I also think those motor mounts would be real popular.
|Jul 21, 2011, 03:05 AM|
Thanks. The mounts appear to be getting some attention. Private messages are coming in.
I flew it this morning at the new field. it does well with the stock settings. I have of with in Oregon...it has been a long day driving. 9 of 10th hours down.
|Jul 21, 2011, 11:55 PM|
DT-750 Motor Mod
I do want to share the bearing modification that I am using. After all the help I have received from others in the Tricopter community, it's the least I can do to give back. When I do the next mod I will photograph the steps but for now, here is the short version.
The heart of the mod is a 4x9x4mm thrust bearing. You need to add this to the bottom of the motor. Here are the basic steps:
1. dismantle the motor
2. loosen the set motor shaft set screw on the motor bell
3. use a small file to flatten a spot on the motor shaft 4mm above the point where the set screw currently makes contact with the shaft.

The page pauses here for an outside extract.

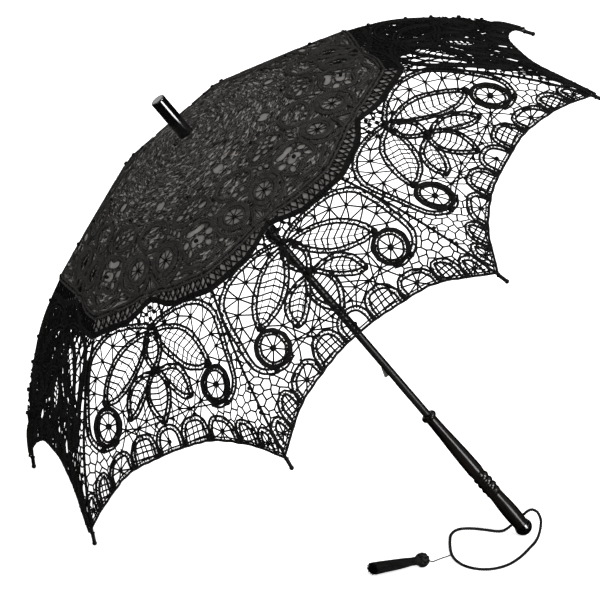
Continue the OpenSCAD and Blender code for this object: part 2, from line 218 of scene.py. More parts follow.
class Strands:
    """Lines that become tubes, each with a radius and a height per point."""

    def __init__(self):
        self.lines = []

    def add(self, line, radius, lift=0.0, sides=4, capped=True):
        line = np.asarray(line, float)
        n = len(line)
        if n > 1:
            self.lines.append((line, np.broadcast_to(radius, n), np.broadcast_to(lift, n), sides, capped))

    def topology(self):
        """Everything about the tubes that doesn't depend on where they lie."""
        t = {key: [] for key in ("at", "owner", "ring", "before", "after", "along", "faces")}
        first = start = 0
        for line, radius, lift, k, capped in self.lines:
            n = len(line)
            drawn_flat = line.shape[1] == 2
            t["at"].append(np.column_stack([line, radius, lift] if drawn_flat else [line, radius]))
            t["before"].append(start + np.maximum(np.arange(n) - 1, 0))
            t["after"].append(start + np.minimum(np.arange(n) + 1, n - 1))
            t["along"].append(walked(line))
            t["owner"].append(np.repeat(np.arange(start, start + n), k))
            t["ring"].append(np.tile(np.arange(k) * 2 * math.pi / k, n))
            v = first + np.arange(n * k).reshape(n, k)
            t["faces"].append(ring_faces(v))
            if capped and k in (4, 6):
                for end in (v[0][::-1], v[-1]):
                    t["faces"].append(end[None, :4])
                    if k == 6:
                        t["faces"].append(end[None, [0, 3, 4, 5]])
            first += n * k
            start += n
        return {key: np.concatenate(parts) for key, parts in t.items()}


def skin(t, p, normal, radius):
    """Ring vertices around the points p, and the fibre value of each."""
    heading = unit(p[t["after"]] - p[t["before"]])
    flat = unit(np.cross(heading, normal))
    top = np.cross(flat, heading)
    o, c, s = t["owner"], np.cos(t["ring"])[:, None], np.sin(t["ring"])[:, None]
    verts = p[o] + radius[o, None] * (c * flat[o] + s * top[o])
    return verts, np.column_stack([t["along"][o], c[:, 0], s[:, 0]])


# -------------------- lace drawing, one half gore


def hem_s(f):
    """The hem's s at a share f of the way from the gore's centre line to the rib."""
    return HEM_MID + HEM_DROP * np.asarray(f, float) ** 2.7


def hem_at_x(x):
    """The hem's s at a distance x from the gore's centre line."""
    s = HEM_MID
    for _ in range(12):
        s = float(hem_s(min(x / float(half_width(s)), 1)))
    return s


def lining_edge(x):
    """The scalloped edge's s at a distance x from the gore's centre line."""
    return np.interp(np.abs(x), [0, 8, 25, 40, 80, 130], [227.5, 230, 238.5, 243.5, 244, 242])


def inside(points, outline):
    """Which points lie in a closed outline."""
    x, y = points[:, 0][:, None], points[:, 1][:, None]
    a, b = outline, np.roll(outline, -1, axis=0)
    spans = (a[:, 1] > y) != (b[:, 1] > y)
    with np.errstate(divide="ignore", invalid="ignore"):
        cut = a[:, 0] + (y - a[:, 1]) * (b[:, 0] - a[:, 0]) / (b[:, 1] - a[:, 1])
    return (spans & (x < cut)).sum(1) % 2 == 1


def in_gore(points):
    """Above zero between the gore's centre line and the rib."""
    return np.minimum(points[:, 0] + 0.01, half_width(points[:, 1]) - points[:, 0] + 0.01)


def runs(line, allowed):
    """The stretches of a line where allowed is above zero, cut where it reaches zero."""
    h = allowed(line)
    keep, out, run = h > 0, [], []
    for k in range(len(line)):
        if keep[k]:
            run.append(line[k])
        if k + 1 < len(line) and keep[k] != keep[k + 1]:
            cut = line[k] + (line[k + 1] - line[k]) * h[k] / (h[k] - h[k + 1])
            run.append(cut)
            if keep[k]:
                out.append(np.array(run))
                run = []
    if len(run) > 1:
        out.append(np.array(run))
    return [r for r in out if len(r) > 1]


def ellipse(x, s, rx, ry, turn=0.0, count=48):
    """A closed ellipse, turned by an angle in degrees."""
    a = np.linspace(0, 2 * math.pi, count + 1)
    p = np.stack([rx * np.cos(a), ry * np.sin(a)], 1)
    c, d = math.cos(math.radians(turn)), math.sin(math.radians(turn))
    return np.array([x, s]) + p @ np.array([[c, d], [-d, c]])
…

4. push the motor shaft down at least 4mm
5. lubricate the stock bearings
6. reassemble the motor just like it was but do not install the bottom e-clip
7. slide the thrust bearing onto the motor shaft at the bottom of the motor and lubricate it
8. install the e-clip
9. thread a 4mm nut onto the motor shaft all the way to the bottom
10. tighten the nut slowly until the e-clips removes all the slop from the thrust bearing. Spinning the shaft will cause the bottom race of the thrust bearing to spin twice as fast as the middle bearing when installed properly.
11. tighten the motor shaft set screw
12. remove the 4mm nut
13. don't over tighten the prop nut or you could compress the thrust bearing. I install an upside down flange nut finger tight first, then the prop and then another flange nut. Then tighten the top flange nut while holding the bottom flange nut.